Final Verdict: A Premium Slice of Life

Overall, I really liked this pizza. Despite my grumblings about the honey’s sweetness and the mechanical assembly of the toppings, the core experience is head and shoulders above the standard frozen fare. The sourdough crust is a legitimate differentiator, the kind that makes you want to eat the “bones” (the discarded edges).
At $12, is it a daily driver? Probably not. But for a Friday night in when you want something better than delivery but don’t want to leave the house, it’s a stellar option.
Who should try this? Sourdough enthusiasts and those who enjoy the “Swicy” (sweet and spicy) food trend.
- Best served with: A crisp, bitter tossed salad (think arugula or radicchio) with a simple lemon vinaigrette. The bitterness of the greens will perfectly cut through the sweetness of the hot honey and the richness of the pepperoni.

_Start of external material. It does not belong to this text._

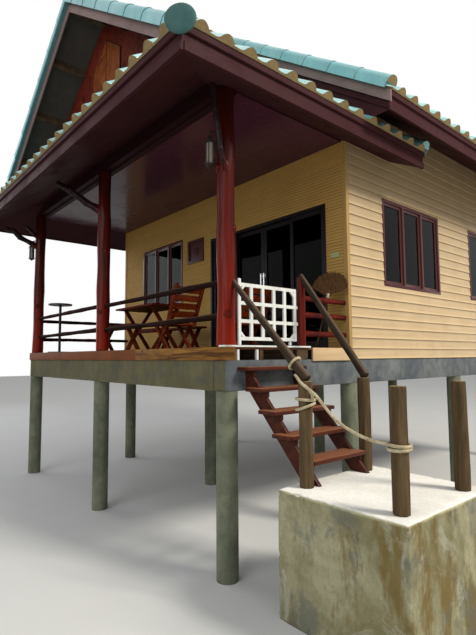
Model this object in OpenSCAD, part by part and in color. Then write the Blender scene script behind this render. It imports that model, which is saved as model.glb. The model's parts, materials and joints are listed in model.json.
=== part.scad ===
// Timber bungalow on round columns with a veranda, a gated stair and a landing block.
// Origin: centre of the near corner column's foot. +X right, +Y to the back, +Z up.

/* [Columns and beams] */
// Distance between column centres across the house
bay_w = 3030; // [2800:10:3300]
// Depth of the veranda between its column rows
veranda_d = 2100; // [1900:10:2300]
// Depth of one room bay between its column rows
room_bay_d = 3000; // [2800:10:3300]
// Diameter of a round column
column_d = 228; // [180:2:260]
// Clear height under the beams
column_h = 1898; // [1500:10:2400]
// Depth of a beam
beam_h = 320; // [240:10:400]
// Width of a beam
beam_w = 200; // [160:5:240]

/* [Floor] */
// Depth of a floor joist
joist_h = 114; // [90:2:150]
// Width of a floor joist
joist_w = 50; // [38:2:75]
// Distance between joist centres
joist_gap = 480; // [400:10:600]
// Thickness of the floor boards
deck_t = 25; // [18:1:35]
// Thickness of the boards along the floor's edge
edge_board_t = 28; // [18:1:40]

/* [Walls] */
// Thickness of a wall with its siding
wall_t = 110; // [80:5:150]
// Height of the ceiling over the floor
ceiling_h = 2813; // [2500:10:3100]
// Thickness of a ceiling panel
ceiling_t = 12; // [9:1:20]
// Width of a corner trim board
trim_w = 95; // [60:5:130]
// How far a corner trim stands proud of the siding
trim_t = 14; // [10:1:25]

/* [Door and windows] */
// Width of the glazed door opening
door_w = 2650; // [2200:10:2700]
// Height of the glazed door opening
door_h = 2030; // [1900:10:2150]
// Distance from the door opening to the right wall face
door_edge = 345; // [250:5:500]
// Width of a door or window frame member
frame_w = 45; // [35:1:60]
// Thickness of a sliding leaf
leaf_t = 34; // [28:1:40]
// Width of a leaf's stiles and rails
leaf_w = 62; // [50:1:80]
// Overlap of a sliding leaf on the fixed leaf beside it
leaf_lap = 40; // [25:1:60]
// Thickness of a pane of glass
glass_t = 6; // [4:1:10]
// Height of the window heads over the floor
window_head = 2205; // [2100:5:2300]
// Height of a window opening
window_h = 1300; // [1100:10:1500]
// Width of a window opening in the side walls
side_window_w = 1680; // [1400:10:1900]
// Width of the window opening in the front wall
front_window_w = 1540; // [1300:10:1600]
// Distance from the front wall face to the first side window
side_window_off = 855; // [700:10:1000]
// Distance from the left wall face to the front window
front_window_off = 830; // [750:10:900]

/* [Veranda] */
// Diameter of a veranda post at its foot
post_d = 204; // [170:2:230]
// Height of the beam over the veranda posts
porch_beam_h = 210; // [180:5:240]
// Width of the beams over the veranda posts
porch_beam_w = 110; // [90:5:140]
// Diameter of a log rail
rail_d = 72; // [55:1:90]
// Height of the upper log rail over the floor
rail_top = 700; // [600:10:900]
// Height of the lower log rail over the floor
rail_low = 330; // [250:10:450]
// Diameter of the gate post
gate_post_d = 104; // [80:2:130]
// Height of the gate post
gate_post_h = 850; // [750:10:1000]
// Distance from the corner post to the gate post
gate_post_y = 1130; // [1110:5:1200]

/* [Gate] */
// Width of the gate
gate_w = 906; // [800:2:920]
// Height of the gate's lattice
gate_h = 620; // [560:2:680]
// Clearance under the gate's lattice
gate_low = 72; // [64:2:90]
// Thickness of the gate's bars
gate_t = 22; // [18:1:28]
// Width of a gate bar
gate_bar = 38; // [30:1:46]
// Count of the gate's upright bars
gate_bars = 6; // [4:1:8]

/* [Stair and landing] */
// Height of the landing block
landing_h = 1100; // [900:10:1300]
// Length of the landing block away from the house
landing_l = 1255; // [1150:10:1800]
// Width of the landing block
landing_w = 1380; // [1300:10:1800]
// Distance from the corner column to the landing block
landing_x = 845; // [800:5:900]
// Count of the stair's risers
risers = 6; // [5:1:8]
// Depth of a tread
tread_d = 240; // [200:5:280]
// Thickness of a tread
tread_t = 38; // [30:1:50]
// Thickness of a stair stringer
stringer_t = 42; // [34:1:55]
// Depth of a stair stringer across its slope
stringer_d = 150; // [120:5:180]
// Diameter of a landing post
landing_post_d = 128; // [100:2:135]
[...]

- Verdict: 4 out of 5 stars. It loses a point for the sloppy topping distribution and the misleading “cheese pull” marketing, but gains it back on the strength of that sourdough.
Finding joy in food doesn’t always require a white tablecloth and a tasting menu. Sometimes, it’s found in the satisfying “crunch” of a well-engineered frozen crust and the heat of a well-spiced pepperoni. Real Dough Pizza Co. isn’t perfect, but it’s trying to do something better, and in the world of frozen food, that’s an effort worth enjoying.